I remain mystified as to your view of the Yassin killing. He was the political head of Hamas (at least in the territories); he was a key link in their strategic and operational command. He was able to unite and coordinate their various military commanders, and provided critical political unity to their operations in the territories. He was thus a perfectly legitimate target. Killing him -- and before him [Hamas leader Ismail Abu] Shanab, and after him Rantisi -- drove other leaders underground, made their communications more difficult. . . . I simply fail to see why this was illegitimate. If during World War II we had been able to use the threat of [a missile] strike against Hitler, we certainly would have done it, because it would have made it much more difficult for him and the Nazi Party to control military operations and the state apparatus. . . .
I do not want Israel to lose this war, despite my contempt for the Sharon government. I thus conclude that targeted killings that do not cause substantial civilian casualties are essentially justified and in fact the most moral form of warfare for Israel to wage. If they caused substantial casualties, then they MIGHT be another story, but [none have]. This is, so far, a very easy call.

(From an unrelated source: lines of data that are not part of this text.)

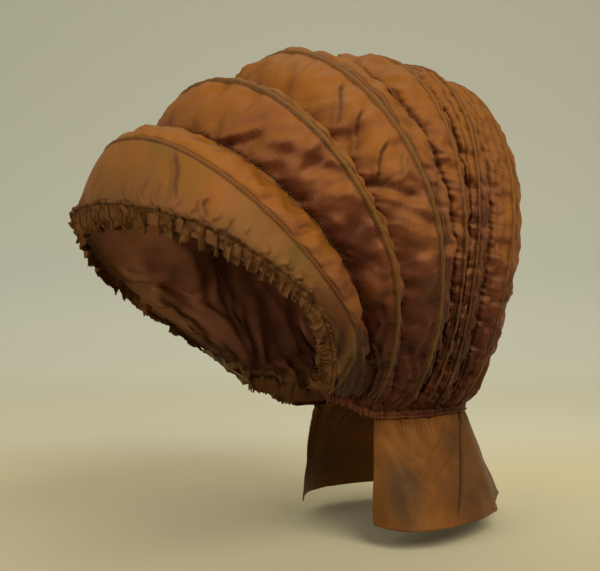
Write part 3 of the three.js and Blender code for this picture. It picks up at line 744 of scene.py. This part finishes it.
# Lining: thin plain silk, dull red brown, cut with some slack and caught to the seams.
# It hangs inside in long folds that run back to the neck. A facing of browner silk
# backs it along the face edge, and its foot is gathered into the neckband.
LINING_LINES = ["brim_edge", "seam_1", "seam_2", "seam_3", "seam_4", "seam_5",
                "back_1", "back_2", "back_3", "back_4", "back_5"]
LINING_INSET = 0.0046
LINING_STEPS = 100
LINING_ROWS = 181
LINING_COLUMNS = 361
CAUGHT_TO_SEAMS = 0.3
FRILL_EDGE = ("edge", 0.868, 0.77, -0.681, 0.506, -0.243, 0.103, 0.52, 2.24, 1.20, 0.031)
silk_lines = np.array([hood_line(LINES[name], LINING_STEPS) for name in LINING_LINES])
lining_lines = silk_lines - outward(silk_lines) * LINING_INSET
lining_coarse = finer(lining_lines, np.linspace(0, 10, 61), np.linspace(0, 2 * LINING_STEPS, 121))
held = np.zeros(lining_coarse.shape[:2])
held[::12, ::5] = CAUGHT_TO_SEAMS
held[:1] = held[-1:] = 1
held[:, :1] = held[:, -1:] = 1
slack = settle("lining_cloth", lining_coarse, held, spare=0.10, bending=10.0, gravity=0.8, cap=0.020)
into = (slack * outward(lining_coarse)).sum(-1, keepdims=True)
slack -= outward(lining_coarse) * np.maximum(into - 0.001, 0)
lining_rows, lining_cols = np.linspace(0, 60, LINING_ROWS), np.linspace(0, 120, LINING_COLUMNS)
lining_skin = finer(lining_coarse + slack, lining_rows, lining_cols)
lining_out = outward(finer(lining_coarse, lining_rows, lining_cols))
lining_mm = lining_skin * 1000
down_mm = running(lining_skin, 0)
along = running(lining_skin, 1)
foot_far = np.minimum(along, along[:, -1:] - along)
slant = down_mm * 0.85 - (foot_far - 150) * 0.30 + crumple(lining_mm, 70, 21) * 26
edge_fade = np.clip(down_mm / 30, 0, 1)
long_folds = 1 - 2 * np.abs(ripple(slant, 85, 40))
sunk = 2.4 * long_folds * edge_fade + 0.9 * crumple(lining_mm, 26, 22) * edge_fade
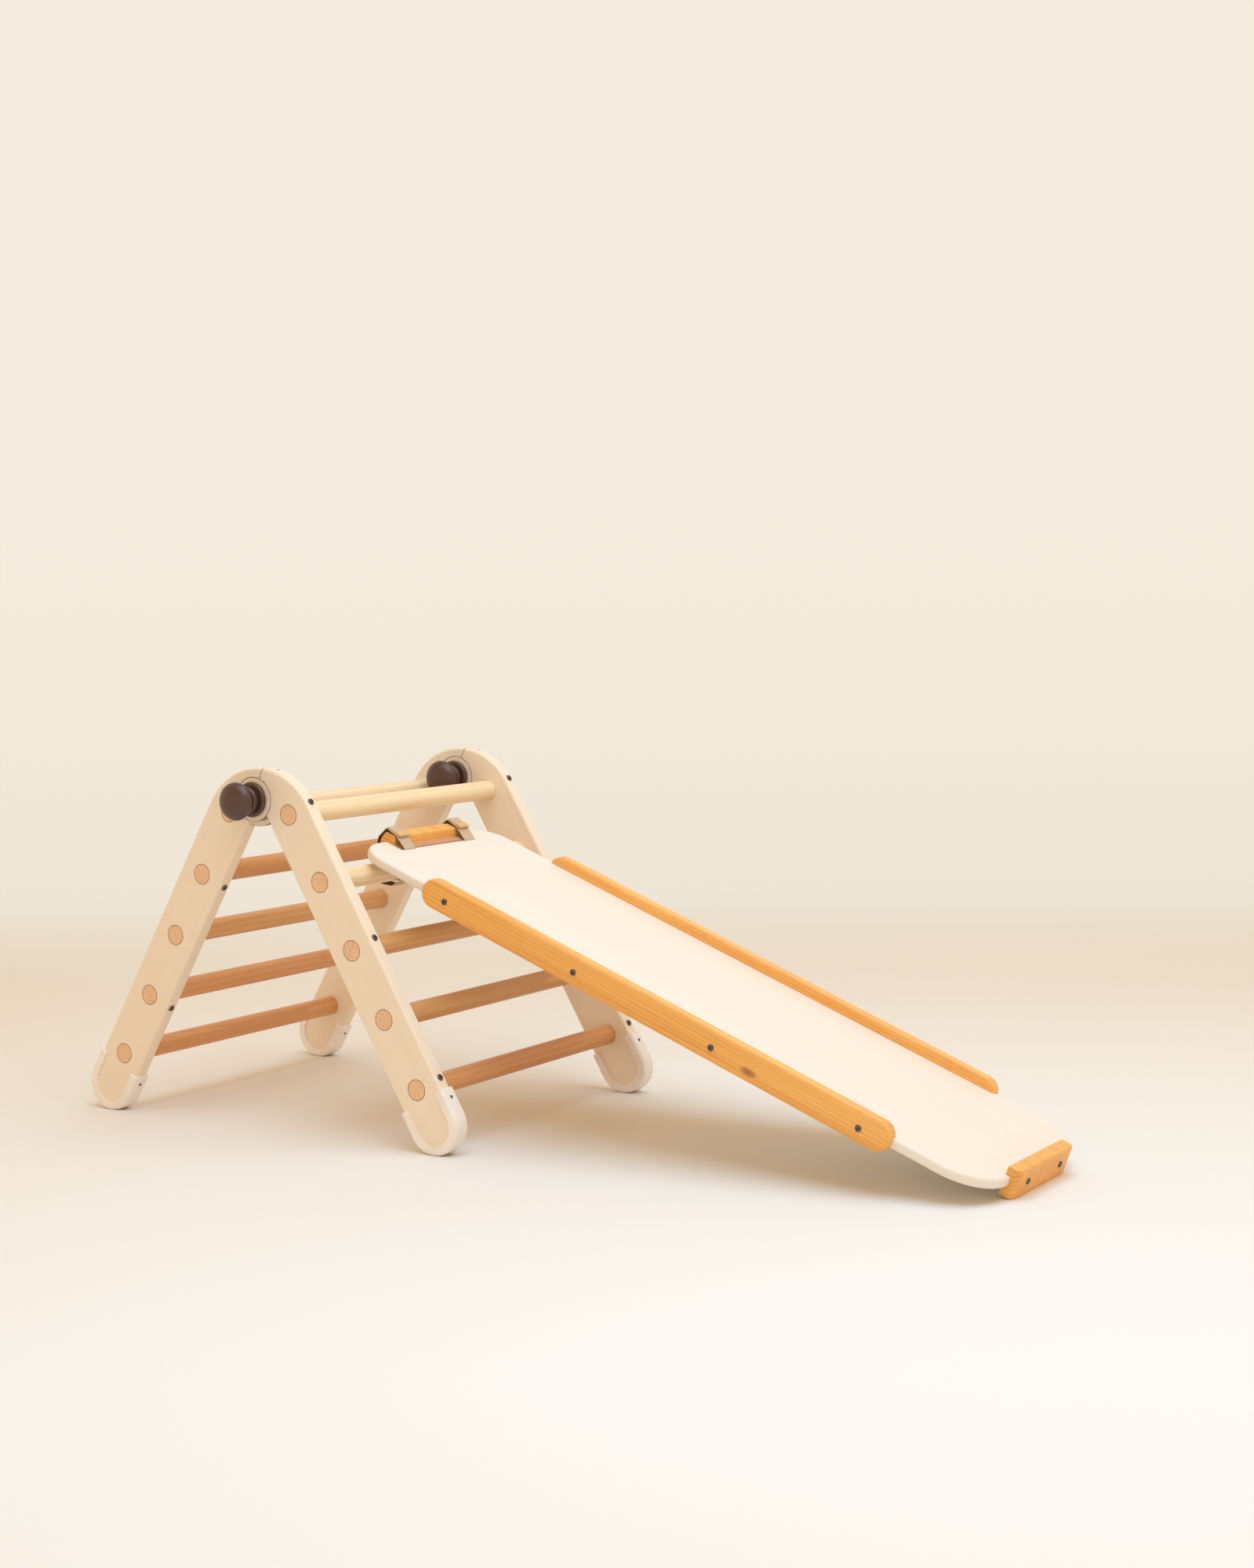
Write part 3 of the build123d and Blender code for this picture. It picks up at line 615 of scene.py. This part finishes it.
start = board_frame(hook_axis)
KNOT_DOWN_BOARD = 0.722
KNOT_HEIGHT = 0.026
knot_place = (start[0] + KNOT_DOWN_BOARD, start[2] + KNOT_HEIGHT)
near_pith = (start[0], -0.19, start[2] - 0.055)
finish_node("side_rail_near", oiled_wood("oiled_rail_near", near_pith, 0.0066, 2, knot_place))
finish_node("side_rail_far", oiled_wood("oiled_rail_far", (start[0], 0.16, start[2] - 0.07), 0.0070, 3))
finish_node("end_stop", oiled_wood("oiled_stop", (start[0] + 1.1, 0.02, start[2] - 0.06), 0.0045, 4))
finish_node("hook_block", oiled_wood("oiled_hook", (start[0], 0.02, start[2] - 0.06), 0.0045, 5))


# ---- felt pad ----
# Thick terracotta felt glued into the hook: one strip lines the hollow that bears on the rung,
# and another covers the seat in front of the ridge. Its cut edges are a little uneven.
PAD_THICK = 0.0025
HOLLOW_RADIUS = 0.0164
HOOK_HALF_WIDTH = 0.0925
SEAT = BOARD_TOP - 0.002
LINING_DROP = 0.0225
LINING_TURN = math.radians(104)
CUSHION_THICK = 0.0016
CUSHION_START = -0.0075
CUSHION_LENGTH = 0.0118


def felt():
    shader = Shader("terracotta_felt")
    shader.set(Roughness=0.95, Specular_IOR_Level=0.15, Sheen_Weight=0.5, Sheen_Roughness=0.5)
    shader.surface.inputs["Sheen Tint"].default_value = (1.0, 0.72, 0.58, 1)
    fleck = shader.noise(shader.spread((1100, 1100, 1100)), 1.0, 3, 0.65)
    tone = shader.ramp(fleck, [(0.35, (0.50, 0.20, 0.11)), (0.55, (0.70, 0.35, 0.21)),
                               (0.72, (0.86, 0.55, 0.38))])
    shader.join(tone, shader.surface.inputs["Base Color"])
    shader.bump(fleck, 0.7, 0.0010)
    return shader.material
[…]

Thanks for your comments. Yassin was not the political head of the Hamas. He was their spiritual leader. I don't think he was a key link in their strategic and operational command. The appropriate comparison therefore would be to Alfred Rosenberg rather than to Hitler.
Rantisi is a different matter. His official title was not spiritual leader, like Yassin's, but the Head of the Hamas in the region. He was involved in the planning and operation of terror attacks on Israel. His past is saturated with blood. Hence I am more inclined to justify his assassination. I remain opposed to the Yassin assassination.